Looking ahead to December 2025, as end-users enter the off-season, battery cell manufacturers will shift to just-in-time procurement. With a rising wait-and-see sentiment, they will not blindly purchase at high prices, and the need for destocking before the holiday emerges. LMO production is expected to show a MoM decline in December.
*Survey Methodology
The SMM production survey is conducted by professional analysts who track Chinese metal producers on a monthly basis through methods such as phone calls and field surveys, subsequently issuing China Metal Production Reports.
The survey ensures a fundamental coverage ratio of samples and continuously expands it.
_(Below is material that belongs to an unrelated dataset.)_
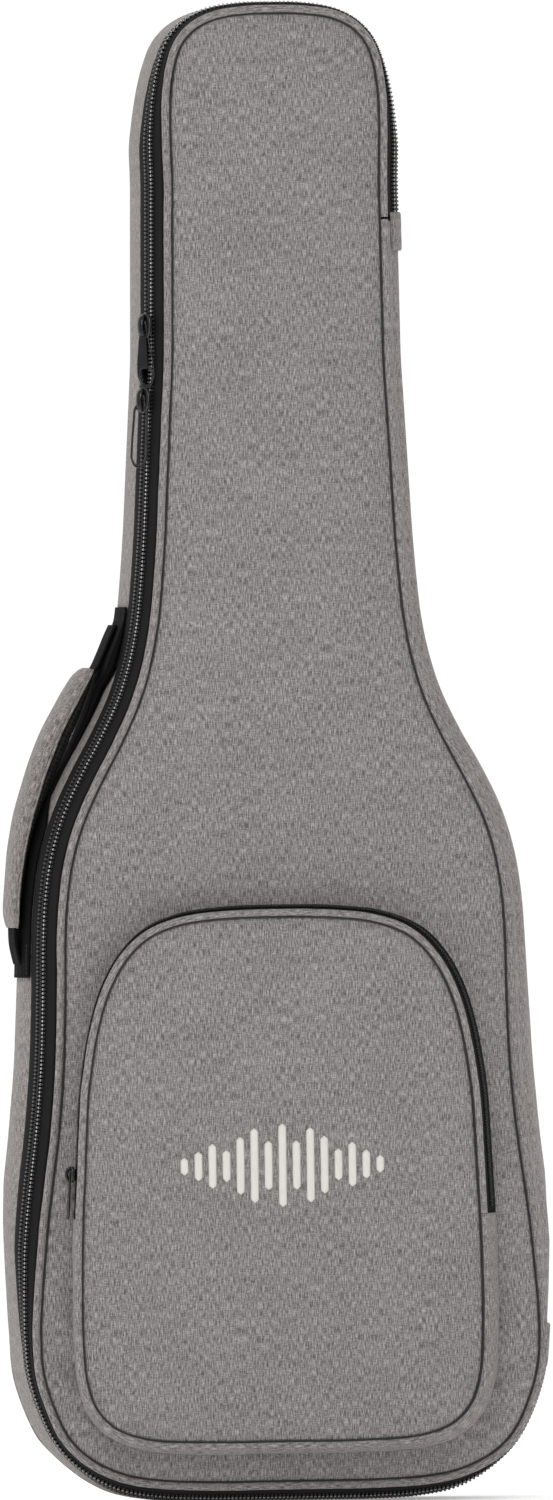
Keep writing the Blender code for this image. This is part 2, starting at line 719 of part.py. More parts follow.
def handle():
    pts = np.array([(x, z) for x, z, _, _ in GRIP], float)
    tangents = np.gradient(pts, axis=0)
    tangents /= np.linalg.norm(tangents, axis=1)[:, None]
    normals = np.stack([tangents[:, 1], -tangents[:, 0]], 1)
    normals[normals[:, 0] > 0] *= -1
    cover = []
    pad = []
    for (x, z, inner, outer), normal in zip(GRIP, normals):
        cover.append(grip_ring(x, z, normal, 0.2, outer, 19.0, 4.0))
        pad.append(grip_ring(x, z, normal, -inner, -0.2, 17.5, 1.0))
    verts, faces = skin(cover, False)
    make("handle_grip_cover", verts, faces, grey("handle_grip_cover"))
    verts, faces = skin(pad, False)
    make("handle_grip_pad", verts, faces, material("air_mesh", (0.012, 0.012, 0.013), 0.95))
    web = material("webbing", (0.014, 0.014, 0.015), 0.6)
    top = [(-124.9, HANDLE_Y, 587.0), (-120.2, HANDLE_Y, 598.0), HANDLE_TOP]
    ribbon("handle_tab_top", top, 30, 2.4, web, (0, 1, 0))
    low = [(-183.9, HANDLE_Y, 400.5), (-183.8, HANDLE_Y, 392.5), HANDLE_LOW]
    ribbon("handle_tab_bottom", low, 30, 2.4, web, (0, 1, 0))
    names = ("grip_cover", "grip_pad", "tab_top", "tab_bottom")
    pivot("carry_handle_lift", HANDLE_TOP, [f"handle_{name}" for name in names])


# Depth of the backing's front edge, and how much thicker it is there, by height.
BACKING_FRONT = [(470, 31), (490, 45), (560, 45), (575, 31)]
BACKING_LIFT = [(515, 0), (532, 1.5), (548, 3.2), (560, 3.8), (575, 2.8), (588, 0.3), (592, 0)]


def handle_backing(loop):
    """Webbing sewn up the wall behind the grip, wide at its two patches and narrow between them."""
    web = material("webbing", (0.014, 0.014, 0.015), 0.6)
    path = loop.stations(loop.index(-1, 626), loop.index(-1, 368))

    def section(z):
        front = lerp_table(BACKING_FRONT, z)
        depths = (front, *FLAT_D, 74)
        lift = lerp_table(BACKING_LIFT, z)
        outer = [(wall_n(z, d) + 1.8 + lift, d) for d in depths]
        return outer + [(wall_n(z, d) + 0.4, d) for d in reversed(depths)]

    sweep("handle_backing", path, section, web)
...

Meanwhile, it reasonably selects and distributes samples by considering details such as capacity scale, geographical distribution, and enterprise nature, making each sub-item data representative.
The results are released monthly via SMM's official channels, including the official website (www.smm.cn), the WeChat subscription account, and the mobile site (m.smm.cn), at month-end.
Data Source Statement: Except for publicly available information, other data are processed by SMM based on public information, market communication, and SMM's internal database model, for reference only and do not constitute decision-making advice.